Myasthenia Gravis is a chronic disorder characterized by weakness and rapid fatigue of any of the muscles under your voluntary control. Myasthenia Gravis is caused by a breakdown in the communication between nerves and muscles, usually because of an immunological problem where the cells cannot communicate and the immune system attacks cells it does not recognize. There are 86 autoimmune diseases that have been diagnosed today and Myasthenia Gravis is one of them.
Facial muscle weakness, including drooping eyelids
Difficulty in breathing, talking, chewing or swallowing
Muscle weakness in your arms or legs
Fatigue brought on by repetitive motions.
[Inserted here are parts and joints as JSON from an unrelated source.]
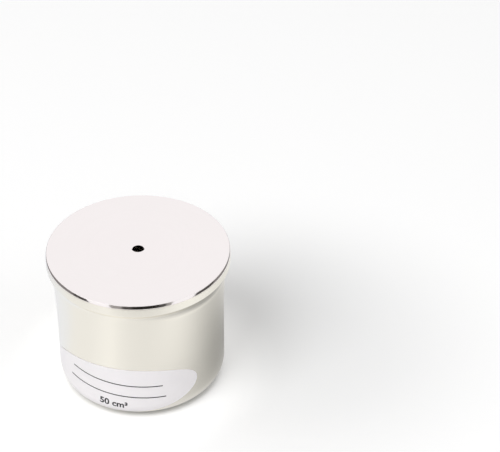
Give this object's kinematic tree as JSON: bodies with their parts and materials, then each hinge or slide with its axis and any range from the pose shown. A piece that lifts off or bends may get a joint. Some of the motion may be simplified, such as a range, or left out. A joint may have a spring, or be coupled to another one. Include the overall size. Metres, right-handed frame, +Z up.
{
  "type": "pycnometer",
  "caption": "Turned metal cup of 50 ml with a flat vented lid and an oval sticker, for weighing an exactly known volume of liquid.",
  "frame": {"origin": "middle of the cup's flat base, on the surface it stands on", "axes": "+Z up along the turning axis, -Y towards the front, +X to the right seen from the front; the sticker is centred 21 degrees from -Y towards -X"},
  "size_m": [0.0494, 0.0494, 0.0407],
  "materials": {
    "cup_steel": "polished stainless steel with faint turning marks",
    "lid_steel": "fine satin polished stainless steel",
    "label_paper": "white coated paper sticker"
  },
  "bodies": {
    "root": {"cup_body": "cup_steel", "lid": "lid_steel", "label": "label_paper"}
  },
  "joints": []
}
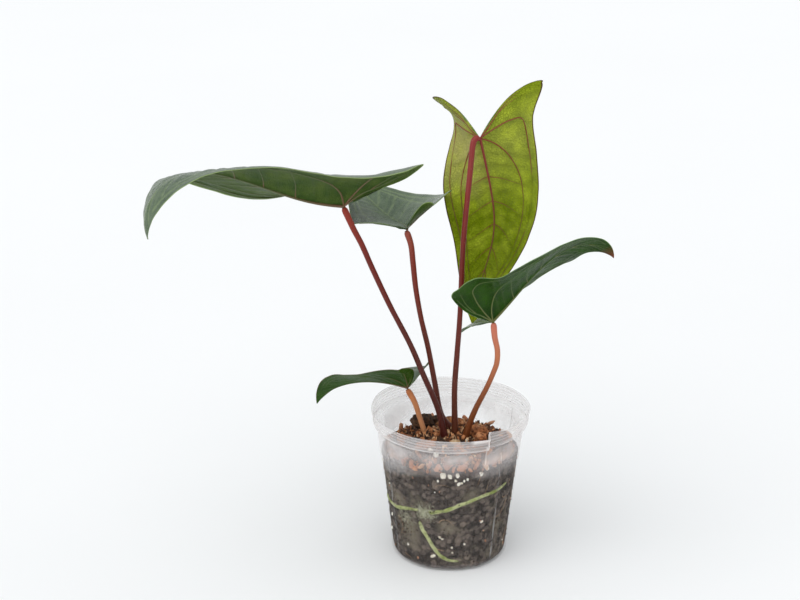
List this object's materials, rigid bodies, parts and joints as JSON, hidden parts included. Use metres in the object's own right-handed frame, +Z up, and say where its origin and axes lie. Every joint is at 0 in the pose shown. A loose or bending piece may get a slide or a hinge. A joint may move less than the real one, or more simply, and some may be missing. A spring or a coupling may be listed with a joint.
{
  "type": "potted anthurium",
  "caption": "Young anthurium with heart-shaped leaves on long red stalks, growing in bark mix in a clear plastic nursery pot.",
  "frame": {"origin": "centre of the pot's flat base, on its underside", "axes": "+Z up, -Y towards the side the plant is usually seen from, -X towards the long leaf"},
  "size_m": [0.3091, 0.1892, 0.3246],
  "materials": {
    "clear_plastic": "thin clear moulded polypropylene, slightly milky, faintly glossy",
    "potting_mix": "coarse peat and bark mix with white perlite grains",
    "stem": "fibrous brown stem",
    "stalk": "smooth dark red leaf stalk",
    "young_stalk": "smooth orange-brown young leaf stalk",
    "green_blade": "satin dark green leaf, paler veins",
    "pale_blade": "satin yellow-green leaf with red veins below",
    "root": "pale yellow-green living root",
    "orange_bark": "rough orange-brown bark",
    "dark_bark": "rough dark brown husk",
    "grey_bark": "rough grey bark strip",
    "cream_bark": "pale fresh wood chip"
  },
  "bodies": {
    "root": {"clear_pot": "clear_plastic", "potting_mix": "potting_mix", "stem_base": "stem", "leaf_stalk_1": "stalk", "leaf_stalk_2": "stalk", "leaf_stalk_3": "stalk", "leaf_stalk_4": "young_stalk", "leaf_stalk_5": "young_stalk", "leaf_blade_1": "green_blade", "leaf_blade_2": "green_blade", "leaf_blade_3": "pale_blade", "leaf_blade_4": "green_blade", "leaf_blade_5": "green_blade", "root_1": "root", "root_2": "root", "root_3": "root", "root_4": "root", "dark_husk_chunk": "dark_bark", "orange_chip_left": "orange_bark", "grey_bark_strip": "grey_bark", "front_bark_chip": "orange_bark", "small_chip_front": "dark_bark", "cream_chip": "cream_bark", "husk_chunk_right": "orange_bark", "standing_chip": "orange_bark", "edge_chip_right": "dark_bark", "back_bark_chip": "orange_bark", "back_dark_chip": "dark_bark"}
  },
  "joints": []
}
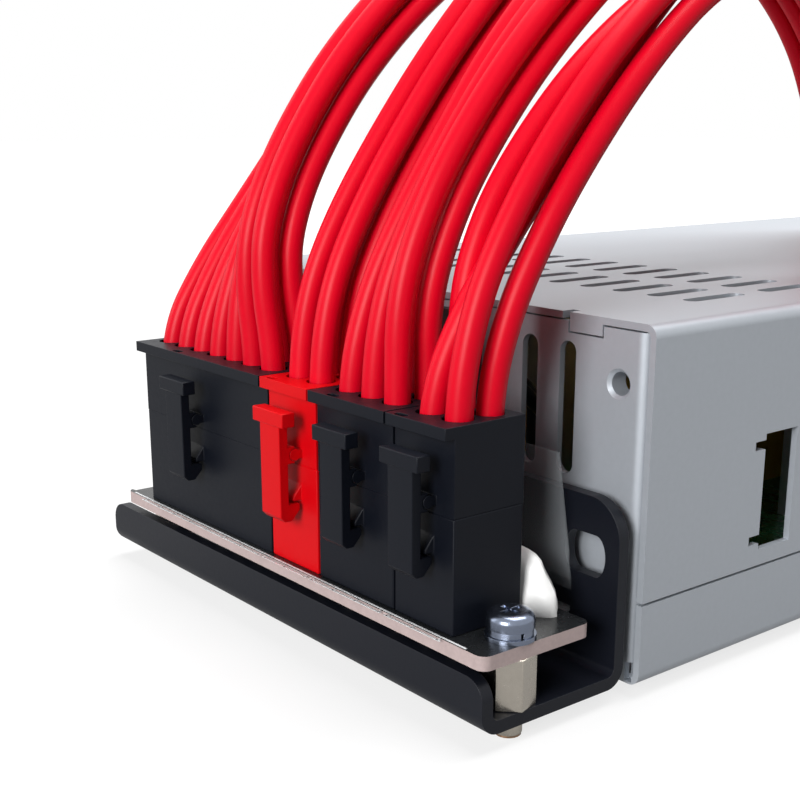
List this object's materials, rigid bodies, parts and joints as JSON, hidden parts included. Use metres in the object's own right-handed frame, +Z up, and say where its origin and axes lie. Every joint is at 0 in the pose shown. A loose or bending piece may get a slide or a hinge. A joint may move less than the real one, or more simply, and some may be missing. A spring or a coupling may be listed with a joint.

The treatments of this disease focus on altering one’s immune system so that fewer antibodies are produced and therefore the muscle can rebuild its acetylcholine receptors. Perhaps the most commonly used initial medication is prednisone. In addition many patients will take a medication called mestinon or celcept. This does not treat the underlying problem but can improve the Myasthenia Gravis symptoms. Medications are basically to suppress the immune system to stop the production of antibodies that kill the cells.
Recent research in the field of glycobiology has brought about a discovery in cellular communication that has won several Nobel Prizes in medicine. A recent press release from Emory University School of Medicine announced the appointment of Dr. Richard Cummings, as the new chair of the Department of Biochemistry at Emory University. The article states that “the National Institutes of Health has identified the field of glycomics as a major new research focus. Glycomics is defined as the scientific pursuit of identifying and studying all of the carbohydrate molecules produced by an organism. Dr. Cummings’ research focuses on glycoconjugates, the carbohydrate molecules and their associated proteins that permit cells to communicate with and adhere to each other — transmitting and receiving chemical, electrical and mechanical messages that underlie all cellular and bodily functions.”
The primary function of the glyconutrients is the communication between cells, which “underlies all bodily functions.” There is a tremendous amount of research ongoing by many prestigious institutions. It is very exciting to see that Emory University School of Medicine has joined this endeavor. It is exciting that two major universities (“The Complex Carbohydrate Center” at UGA and Emory School of Medicine) are now at the forefront of this new frontier in medicine–the science of Glycobiology.
Due to green harvesting of fruits and vegetables, toxins in the air, food, and water, and the processing of our foods, the health of the world today is on a decline and we must supplement vitamins, minerals, essential fatty acids, amino acids, and now it has been shown that we also need the glyconutrients. If we do not receive the glyconutrients in our diet we will get sick either by the body leaving bad cells or not recognizing the good cells and attacking them.
A form of nutrition called glyconutrients has been shown to give the body what it needs to develop healthy cells that can communicate and therefore the body can respond as it was designed to do.